How can topological methods reveal structure in financial data that traditional statistical analysis misses?

Key Findings

regime signatures

Empirical

In exploratory analyses, market regime changes can exhibit distinct topological signatures before some traditional indicators move materially

volatility holes

Empirical

Persistent holes in volatility topology may correlate with elevated market stress and deserve further testing as a risk indicator

correlation topology

Empirical

Correlation structure topology often becomes simpler (fewer features) during crisis periods

Data & Metrics

  • Data: Historical price and volume data from major equity indices
  • Data: Topological feature extraction from high-frequency trading data
  • Number of persistent topological features (0D, 1D, 2D)
  • Lifetime distribution of features (persistence statistics)
  • Topological distance between time periods (bottleneck/Wasserstein distance)

Limitations

  • Analysis limited to liquid markets with sufficient data density
  • Computational complexity limits real-time application in some contexts
  • Topological features require interpretation alongside traditional metrics
  • The 2020 case study is exploratory and should not be treated as a validated predictive trading signal

Conclusion

Financial markets are complex systems that generate high-dimensional, noisy data.

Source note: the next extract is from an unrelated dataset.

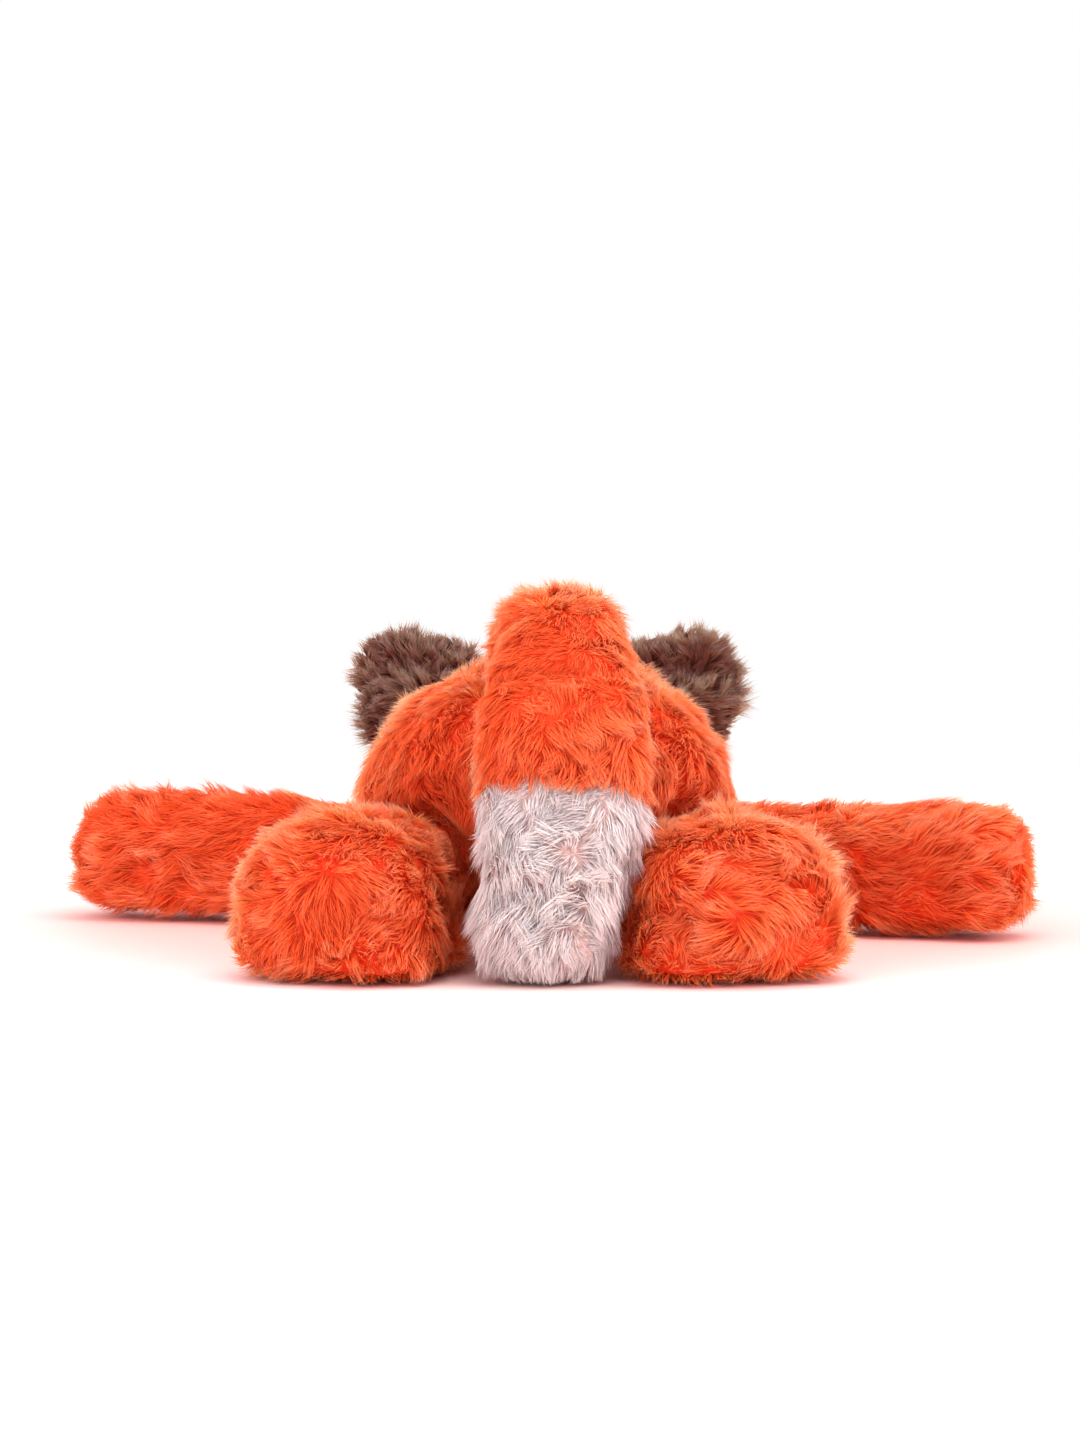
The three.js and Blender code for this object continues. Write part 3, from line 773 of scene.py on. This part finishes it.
# Rows of (height on the strand, deep tone, pale tone)
FUR_SHADES = {
    "orange_fur": [
        (0.0, (222, 55, 26), (236, 65, 31)),
        (0.45, (252, 71, 30), (255, 83, 37)),
        (1.0, (255, 92, 43), (255, 116, 65)),
    ],
    "white_fur": [
        (0.0, (218, 168, 160), (224, 182, 176)),
        (0.4, (232, 204, 199), (238, 214, 210)),
        (1.0, (240, 216, 212), (248, 233, 230)),
    ],
    "brown_fur": [
        (0.0, (50, 22, 18), (62, 30, 25)),
        (0.4, (90, 40, 32), (111, 52, 42)),
        (1.0, (123, 59, 47), (162, 91, 76)),
    ],
}
FUR_FINISH = {
    "Roughness": 0.75,
    "Specular_IOR_Level": 0.12,
    "Subsurface_Weight": 0.65,
    "Subsurface_Radius": (1, 0.5, 0.35),
    "Subsurface_Scale": 2.2 * MM,
    "Sheen_Weight": 0.04,
    "Sheen_Roughness": 0.4,
}
SHEEN_TINTS = {
    "orange_fur": (255, 150, 96),
    "white_fur": (255, 236, 232),
    "brown_fur": (190, 140, 124),
}


def fur_material(name, rows, tint):
    """A fur whose colour runs up each strand and differs from lock to lock."""
    material, shader = material_with(name, **FUR_FINISH, Sheen_Tint=from_srgb(*tint))
    tree = material.node_tree
    place = node(tree, "ShaderNodeUVMap", uv_map=MAP)
    split = node(tree, "ShaderNodeSeparateXYZ", result(place))
    ramps = []
    for column in (1, 2):
        ramp = node(tree, "ShaderNodeValToRGB", split.outputs["Y"])
        stops = ramp.color_ramp.elements
        while len(stops) < len(rows):
            stops.new(0.5)
        for stop, row in zip(stops, rows):
            stop.position = row[0]
            stop.color = from_srgb(*row[column])
        ramps.append(ramp.outputs["Color"])
    colour = mixed(tree, "RGBA", split.outputs["X"], *ramps)
    feed(tree, shader.inputs["Base Color"], colour)
    return material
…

Traditional analysis reduces this complexity to summary statistics: averages, variances, correlations. These are necessary but insufficient. Topological methods offer a complementary view. Beyond "what are the numbers?", they ask "what is the shape?" In that shape, there can be information: structure that persists, patterns that change, and potentially early warnings in the topology of correlations, in the geometry of volatility surfaces, and in the simplification of market structure. Topology augments traditional analysis rather than replacing it. Use statistics to measure. Use topology to see structure. Together, they provide a more complete picture. The mathematics is sophisticated, yet the tools are increasingly accessible. Python libraries make persistent homology computation straightforward. The remaining barrier is conceptual: learning to think about markets in terms of shape alongside statistics. Start small. Take a correlation matrix. Compute its persistent homology. Track how the topological features change over time. Compare those changes to market regimes. You'll start to see it: the shape of risk, the topology of uncertainty, the structure beneath the numbers.